My view to the right, the entire way:

It was pretty monotonous, and I had time to read an entire book cover to cover.
I am now in Cairo in the embassy district, which is a nice safe neighborhood of tree-lined streets and old mansions. My hotel is run by Germans, and when I called them from Sharm el Sheikh and gave them my name, the woman on the phone asked me excitedly "are you German? Is a very German name!" I said no, but my ancestors were. I haven't taken any photos in Cairo with the exception of this sign which made me laugh:

Tomorrow maybe I'll go see the pyramids and I might meet up with my friend Trisha's friend, who is studying here at the American University. So far so good in Cairo...


Elizabeth said...

No way! The Sofitel is where I stayed in Sharm! I really liked it. The hotel I mean. Sharm was fine, but all I saw there was the Sofitel and the little downtown area that screams Spring Break 1996.

And sharks are precisely what I was referring to in my previous post comment.

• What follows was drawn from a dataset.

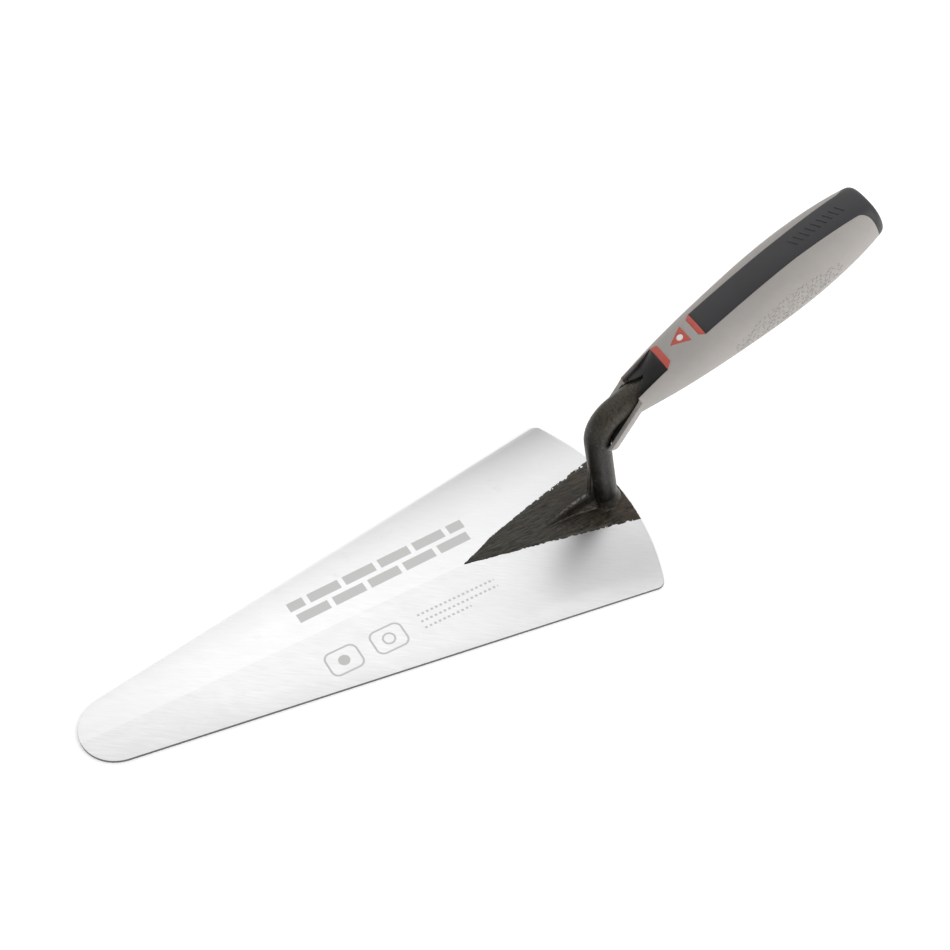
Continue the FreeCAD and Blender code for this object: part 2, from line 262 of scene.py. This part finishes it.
def etched_marks(tree):
    """Mask of the plain marks etched on the blade: a brick bond, two badges and three rules."""
    place = add(tree, "SeparateXYZ", add(tree, "TexCoord", out="Object"), out=None).outputs
    x = add(tree, "Math", place[0], 1 / MM, operation="MULTIPLY")
    y = add(tree, "Math", place[1], 1 / MM, operation="MULTIPLY")
    masks = [brick_bond(tree, x, y)]
    solid, ring = (rounded_box(tree, x, y, middle, (DISC, DISC), DISC) for middle in BADGE_CENTRES)
    masks += [inside(tree, solid), outline(tree, ring, LINE_WIDTH)]
    for middle in BADGE_CENTRES:
        border = rounded_box(tree, x, y, middle, BADGE_HALF, BADGE_CORNER)
        masks.append(outline(tree, border, LINE_WIDTH))
    run = add(tree, "Math", x, RULE_START, operation="SUBTRACT")
    dashes = add(tree, "MapRange", add(tree, "Math", run, DASH, operation="PINGPONG"), 0.45, 0.6)
    for level, end in RULES:
        middle = ((RULE_START + end) / 2, level)
        half = ((end - RULE_START) / 2, RULE_HALF_WIDTH)
        rule = inside(tree, rounded_box(tree, x, y, middle, half, 0.2))
        masks.append(add(tree, "Math", rule, dashes, operation="MULTIPLY"))
    made = masks[0]
    for mask in masks[1:]:
        made = add(tree, "Math", made, mask, operation="MAXIMUM")
    return made


def ground_steel(finish):
    # Carbon steel, surface-ground and clear-lacquered: nearly white, with a fine wavy grain from
    # the belt that lies aslant over the blade, faint storage stains and grey etched marks. The far
    # ground face is painted a little lighter as painted light, and the upright edge faces are
    # painted dark as painted shade.
    material, tree, shader = new_material("ground_carbon_steel")
    base = finish.ground_steel
    rgba = {"data_type": "RGBA", "out": 2}
    grain = grain_of(tree, 1.0, 5.0, 0.6, stretch=(9.0, 0.55, 2.0),
                     turn=(0.0, 0.0, math.radians(38)))
    cloud = grain_of(tree, 26.0, 3.0)
    stain = add(tree, "MapRange", grain_of(tree, 9.0, 4.0, 0.65), 0.62, 0.78)
    marks = etched_marks(tree)
    side = add(tree, "SeparateXYZ", add(tree, "TexCoord", out="Object"), out=1)
    # painted light: the far ground face (+Y) is painted a little lighter than the near one
    painted_far_face_light = add(tree, "MapRange", side, -0.15 * MM, 0.15 * MM)
    facing = add(tree, "SeparateXYZ", add(tree, "NewGeometry", out="Normal"), out=2)
    upright = add(tree, "Math", facing, operation="ABSOLUTE")
    layers = (
        (add(tree, "MapRange", grain, 0.35, 0.65, 0.0, 0.6), shade(base, 0.90)),
        (add(tree, "Math", painted_far_face_light, 0.5, operation="MULTIPLY"), shade(base, 1.05)),
        (add(tree, "Math", stain, 0.12, operation="MULTIPLY"), linear("#b9a98c")),
        (add(tree, "Math", marks, 0.72, operation="MULTIPLY"), shade(finish.etch)),
        (add(tree, "MapRange", upright, 0.75, 0.35), linear("#6d6c69")),     # painted shade on the upright edge faces
    )
    clouded = add(tree, "MapRange", cloud, 0.3, 0.7)
    colour = add(tree, "Mix", clouded, named={6: shade(base, 0.955), 7: shade(base, 1.015)},
                 **rgba)
    for amount, tint in layers:
        colour = add(tree, "Mix", amount, named={6: colour, 7: tint}, **rgba)
    rough = add(tree, "MapRange", grain, 0.3, 0.7, 0.36, 0.46)
    etched_rough = add(tree, "Math", marks, 0.62, operation="MULTIPLY")
    etched_depth = add(tree, "Math", marks, 0.5, operation="MULTIPLY")
    height = add(tree, "Math", grain, etched_depth, operation="SUBTRACT")
    shader.inputs["Metallic"].default_value = 1.0
    tree.links.new(colour, shader.inputs["Base Color"])
    tree.links.new(add(tree, "Math", rough, etched_rough, operation="MAXIMUM"),
                   shader.inputs["Roughness"])
    tree.links.new(add(tree, "Bump", named={"Height": height, "Distance": 0.02 * MM,
                                            "Strength": 0.6}), shader.inputs["Normal"])
    return material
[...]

Freaked me the f*@k out!!

Elizabeth said...

Okay sorry! Whe I saw Sofitel I had to jump over and make a comment and then jump back to finish reading.

I can't wait to hear what you think about Cairo. And if you really go to the pyramids!

Trisha said...

Seeing your FB post when I woke up yesterday totally made my day! I'm so glad you & Ellen got to meet up :)

But wait - no photos of the bedazzled veil?